Stephen and I waited outside.
A few minutes passed, then a nurse raced over to us.
‘Candice has had a cardiac arrest,’ she panted.
‘Is she okay?’ panicked Stephen.
‘She’s unconscious, the next 24 hours are critical,’ she said gently.
Steeling myself, I sat at her bedside and took her hand.
‘Hey, you’ve given us a scare,’ I whispered. ‘It’s your birthday in a week, you’d better be home for it.’
For the next six days, I slept beside Candice, helping the nurses bathe her. Before I knew it, her big day had arrived – and I hoped it would be a double celebration. They were going to see if Candice could breathe without the ventilator.

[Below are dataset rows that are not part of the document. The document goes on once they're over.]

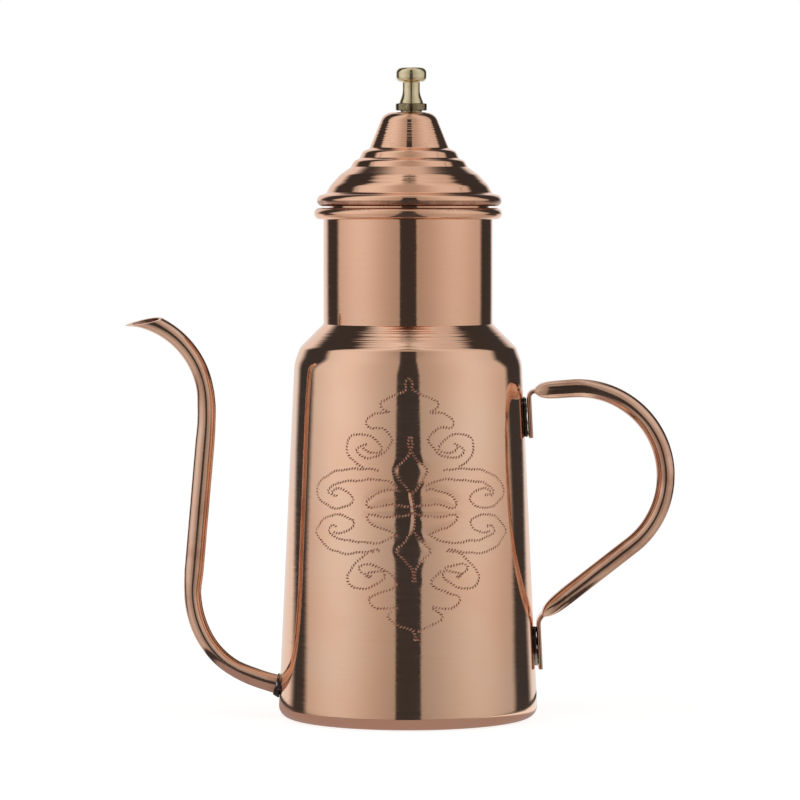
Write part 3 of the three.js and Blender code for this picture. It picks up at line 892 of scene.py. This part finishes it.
# ---------------------------------------------------------------- bent tubes
def walk(start, heading, route, step=1.0):
    """Stations (x, z, heading, fullness, distance) along straights and bends in the XZ plane."""
    x, z = start
    travelled = 0.0
    stations = []
    for part in route:
        radius = part.get("radius")
        turn = math.radians(part["heading"] - heading) if radius else 0.0
        length = abs(turn) * radius if radius else part["length"]
        count = max(3, math.ceil(length / step))
        for k in range(0 if not stations else 1, count + 1):
            share = k / count
            angle = math.radians(heading)
            if radius:
                side = math.copysign(1, turn)
                new = angle + turn * share
                px = x + side * radius * (math.sin(new) - math.sin(angle))
                pz = z - side * radius * (math.cos(new) - math.cos(angle))
            else:
                new = angle
                px = x + length * share * math.cos(angle)
                pz = z + length * share * math.sin(angle)
            swell = part.get("swell", 0)
            along = length * (1 - share) if swell < 0 else length * share
            fullness = 0.0 if part.get("flat") else 1 - math.exp(-along / abs(swell)) if swell else 1.0
            stations.append((px, pz, new, fullness, travelled + length * share))
        x, z = px, pz
        heading = part.get("heading", heading)
        travelled += length
    return stations


ROUND = 2  # the squareness of a circle; more bulges out towards a square


def bulge(v, squareness):
    """A coordinate of the unit circle, moved out to that of a section with this squareness."""
    return np.sign(v) * np.abs(v) ** (ROUND / squareness)


def ring_at(station, across, along, squareness, sides):
    """One ring of a tube's section; its half sizes lie in the route's plane and along Y."""
    x, z, angle = station[:3]
    a = 2 * np.pi * np.arange(sides) / sides
    out = across * bulge(np.cos(a), squareness)
    side = along * bulge(np.sin(a), squareness)
    return np.stack([x - out * math.sin(angle), side, z + out * math.cos(angle)], 1)


def tube_mesh(outer, inner):
    """Vertices and faces of a hollow tube through matching outer and inner rings."""
    sides, count = len(outer[0]), len(outer)
    vertices = np.vstack([*outer, *inner])
    start = count * sides
    faces = []
    for i in range(sides):
        j = (i + 1) % sides
        for s in range(count - 1):
            here, ahead = s * sides, (s + 1) * sides
            faces.append([here + j, here + i, ahead + i, ahead + j])
            faces.append([start + here + i, start + here + j, start + ahead + j, start + ahead + i])
        end = (count - 1) * sides
        faces.append([i, j, start + j, start + i])
        faces.append([end + j, end + i, start + end + i, start + end + j])
    return vertices, faces


TUBE_GIRTH = 0.025  # metres round a tube


def add_run(piece, stations, sides):
    """Stores how far round and along the tube each vertex lies, for its draw marks."""
    run = piece.data.attributes.new("run", "FLOAT_VECTOR", "POINT")
    around = np.arange(sides) / sides * TUBE_GIRTH
    rows = [np.stack([around, np.full(sides, s[4] * MM), np.zeros(sides)], 1) for s in stations]
    run.data.foreach_set("vector", np.vstack(rows + rows).astype(np.float32).ravel())


# ---------------------------------------------------------------- spout
SPOUT_RADIUS = 4
SPOUT_WALL = 0.8
SPOUT_START = (-50.3, 12.2)
SPOUT_HEADING = 165
SPOUT_ROUTE = [
    {"length": 5},
    {"radius": 86, "heading": 156},
    {"radius": 33.5, "heading": 118},
    {"radius": 40, "heading": 85},
    {"length": 61.4},
    {"radius": 96, "heading": 94},
    {"radius": 35.5, "heading": 172},
    {"length": 10},
]
SPOUT_LIP = (-114.6, 160.7)  # the point of the slanted mouth
SPOUT_LIP_RISE = 13  # degrees that the cut rises towards the body
SPOUT_LIP_ROLL = 13  # degrees that the cut turns towards the front
SPOUT_SIDES = 48
TIGHT_BEND = 34  # radius of the bends that flatten the tube fully
BEND_FLATTENING, BEND_WIDENING = 0.5, 0.15
BEND_SPAN = 4  # stations to each side over which a bend is measured


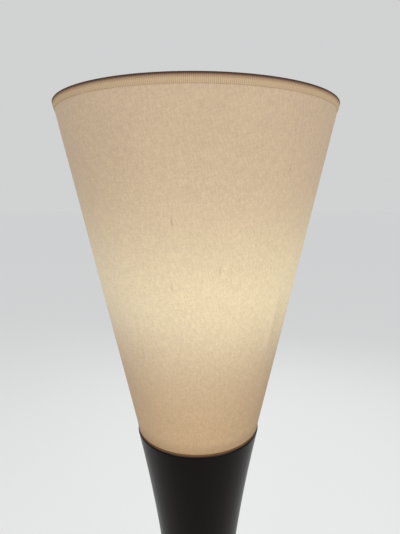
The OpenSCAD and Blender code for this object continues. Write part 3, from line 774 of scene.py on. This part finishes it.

Stephen and I brought in cup cakes for the nurses. ‘For Candice’s birthday,’ I smiled, handing them out. ‘We’ll celebrate properly when she wakes up.’
I spent the rest of the day in bed cuddled up to the birthday girl, singing show tunes to her with Stephen and Cheryl by my side.
At 10pm, the doctor came to see us. ‘It’s time,’ he said quietly.
I nodded and hugged my girl that little bit tighter as the machine was switched off. ‘Come on, love,’ I urged. ‘Wake up for me.’
Her chest rose… then it stilled. ‘N-no, no,’ I sobbed, holding her tighter. ‘Don’t leave me.’ 
‘Oh God,’ Stephen wept next to me. ‘My baby!’ Candice would never get to celebrate her 26th, would never visit Las Vegas…
She was gone.
Instead of helping plan for her future, I was planning her funeral.She had a horse and carriage, and I had keyrings with her photo on made for everyone.
‘You’re the star you always wanted to be,’ I whispered, running my hand over her coffin.
A year on, I ache to see Candice’s smile one more time. Instead, I’m bringing smiles to other people’s faces by funding a drama workshop at the school where she worked. 
I’ve also set up the Candice Roberts Foundation to help 
raise awareness of Guillain-Barre Syndrome.
I know that’s what she’d have wanted, and I hope she’s smiling up there in heaven.